Exercise task. From the first line of the data below, repeat each line exactly until you reach the line with "lift-off glass stopper."; include that line too.

--- BEGIN ---

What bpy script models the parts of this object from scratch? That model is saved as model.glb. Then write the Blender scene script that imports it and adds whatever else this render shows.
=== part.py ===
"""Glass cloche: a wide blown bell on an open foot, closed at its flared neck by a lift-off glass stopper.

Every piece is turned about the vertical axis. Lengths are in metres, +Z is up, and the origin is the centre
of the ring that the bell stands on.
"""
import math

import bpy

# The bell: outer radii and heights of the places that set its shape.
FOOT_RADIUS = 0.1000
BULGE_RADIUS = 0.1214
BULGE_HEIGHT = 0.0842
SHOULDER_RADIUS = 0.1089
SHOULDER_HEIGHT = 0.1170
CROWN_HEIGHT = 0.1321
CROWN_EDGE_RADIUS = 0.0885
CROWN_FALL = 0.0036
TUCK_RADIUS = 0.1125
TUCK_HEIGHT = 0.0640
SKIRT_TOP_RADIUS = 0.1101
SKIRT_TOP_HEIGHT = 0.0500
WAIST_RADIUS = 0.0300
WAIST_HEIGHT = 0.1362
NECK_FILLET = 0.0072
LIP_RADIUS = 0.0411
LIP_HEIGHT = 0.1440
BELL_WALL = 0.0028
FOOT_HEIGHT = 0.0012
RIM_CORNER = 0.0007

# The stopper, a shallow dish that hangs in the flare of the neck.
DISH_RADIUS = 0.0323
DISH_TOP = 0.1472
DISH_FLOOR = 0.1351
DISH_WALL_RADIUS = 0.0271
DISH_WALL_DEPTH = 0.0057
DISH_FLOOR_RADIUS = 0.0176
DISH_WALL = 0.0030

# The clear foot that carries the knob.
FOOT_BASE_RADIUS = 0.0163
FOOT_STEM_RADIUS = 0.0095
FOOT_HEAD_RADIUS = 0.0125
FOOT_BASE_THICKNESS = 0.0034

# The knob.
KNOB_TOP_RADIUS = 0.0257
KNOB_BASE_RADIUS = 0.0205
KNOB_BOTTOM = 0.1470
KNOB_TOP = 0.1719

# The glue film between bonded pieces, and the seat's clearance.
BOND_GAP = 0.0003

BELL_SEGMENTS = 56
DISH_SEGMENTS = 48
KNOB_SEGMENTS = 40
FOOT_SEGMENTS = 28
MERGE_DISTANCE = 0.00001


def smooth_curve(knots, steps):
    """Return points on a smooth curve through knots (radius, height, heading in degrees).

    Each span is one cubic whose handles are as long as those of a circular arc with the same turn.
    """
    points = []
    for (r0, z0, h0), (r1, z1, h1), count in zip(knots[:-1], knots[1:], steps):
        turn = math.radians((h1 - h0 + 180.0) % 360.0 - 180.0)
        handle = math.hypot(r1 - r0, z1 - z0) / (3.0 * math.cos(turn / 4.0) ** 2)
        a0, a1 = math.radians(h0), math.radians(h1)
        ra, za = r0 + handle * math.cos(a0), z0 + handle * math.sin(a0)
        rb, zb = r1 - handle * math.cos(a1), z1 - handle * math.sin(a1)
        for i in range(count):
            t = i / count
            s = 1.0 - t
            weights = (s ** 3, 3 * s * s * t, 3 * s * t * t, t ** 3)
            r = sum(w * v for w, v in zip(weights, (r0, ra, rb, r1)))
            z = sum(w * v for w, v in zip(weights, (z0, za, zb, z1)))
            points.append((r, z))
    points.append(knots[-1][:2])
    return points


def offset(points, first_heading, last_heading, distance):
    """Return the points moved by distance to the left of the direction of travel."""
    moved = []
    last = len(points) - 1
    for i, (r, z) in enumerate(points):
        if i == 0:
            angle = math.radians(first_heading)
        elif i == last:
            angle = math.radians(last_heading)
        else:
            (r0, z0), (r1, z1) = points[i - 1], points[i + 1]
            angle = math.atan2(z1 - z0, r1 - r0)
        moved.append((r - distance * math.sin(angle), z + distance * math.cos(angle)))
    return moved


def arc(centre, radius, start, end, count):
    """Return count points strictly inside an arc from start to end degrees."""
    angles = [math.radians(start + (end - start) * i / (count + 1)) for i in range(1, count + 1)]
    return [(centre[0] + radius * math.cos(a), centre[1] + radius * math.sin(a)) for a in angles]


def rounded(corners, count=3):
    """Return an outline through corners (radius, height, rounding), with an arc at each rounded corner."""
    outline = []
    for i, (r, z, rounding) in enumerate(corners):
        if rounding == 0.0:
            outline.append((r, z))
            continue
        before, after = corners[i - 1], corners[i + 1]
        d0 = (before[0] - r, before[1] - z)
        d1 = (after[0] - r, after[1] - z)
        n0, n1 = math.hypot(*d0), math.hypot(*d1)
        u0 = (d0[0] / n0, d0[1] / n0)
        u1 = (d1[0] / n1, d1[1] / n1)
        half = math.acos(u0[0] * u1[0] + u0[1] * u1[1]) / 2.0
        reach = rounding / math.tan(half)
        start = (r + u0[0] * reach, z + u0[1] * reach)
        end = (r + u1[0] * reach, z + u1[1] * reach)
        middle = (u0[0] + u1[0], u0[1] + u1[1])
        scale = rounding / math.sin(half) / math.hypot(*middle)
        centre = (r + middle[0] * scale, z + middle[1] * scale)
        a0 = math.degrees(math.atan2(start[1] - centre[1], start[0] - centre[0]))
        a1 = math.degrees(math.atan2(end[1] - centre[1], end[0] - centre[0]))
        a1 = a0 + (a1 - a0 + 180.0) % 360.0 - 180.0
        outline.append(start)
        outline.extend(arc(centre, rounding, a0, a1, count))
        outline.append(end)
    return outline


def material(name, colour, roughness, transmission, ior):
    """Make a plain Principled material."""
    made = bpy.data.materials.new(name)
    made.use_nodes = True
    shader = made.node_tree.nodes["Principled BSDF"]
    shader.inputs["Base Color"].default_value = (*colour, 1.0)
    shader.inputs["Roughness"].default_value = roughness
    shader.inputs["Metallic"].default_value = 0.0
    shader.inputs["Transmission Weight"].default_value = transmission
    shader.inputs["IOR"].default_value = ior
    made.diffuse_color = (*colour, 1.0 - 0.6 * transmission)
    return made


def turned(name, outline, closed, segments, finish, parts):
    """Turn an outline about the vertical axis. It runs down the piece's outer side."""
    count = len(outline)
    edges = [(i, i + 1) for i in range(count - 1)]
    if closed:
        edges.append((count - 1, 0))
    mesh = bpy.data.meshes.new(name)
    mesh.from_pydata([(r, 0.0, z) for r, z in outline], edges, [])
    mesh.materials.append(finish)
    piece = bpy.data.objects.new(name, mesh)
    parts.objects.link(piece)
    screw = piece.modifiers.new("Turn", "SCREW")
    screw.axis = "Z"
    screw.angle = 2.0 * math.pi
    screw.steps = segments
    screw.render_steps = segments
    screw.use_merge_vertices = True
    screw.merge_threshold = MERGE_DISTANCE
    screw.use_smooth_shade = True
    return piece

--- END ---

Exercise solution.
What bpy script models the parts of this object from scratch? That model is saved as model.glb. Then write the Blender scene script that imports it and adds whatever else this render shows.
=== part.py ===
"""Glass cloche: a wide blown bell on an open foot, closed at its flared neck by a lift-off glass stopper.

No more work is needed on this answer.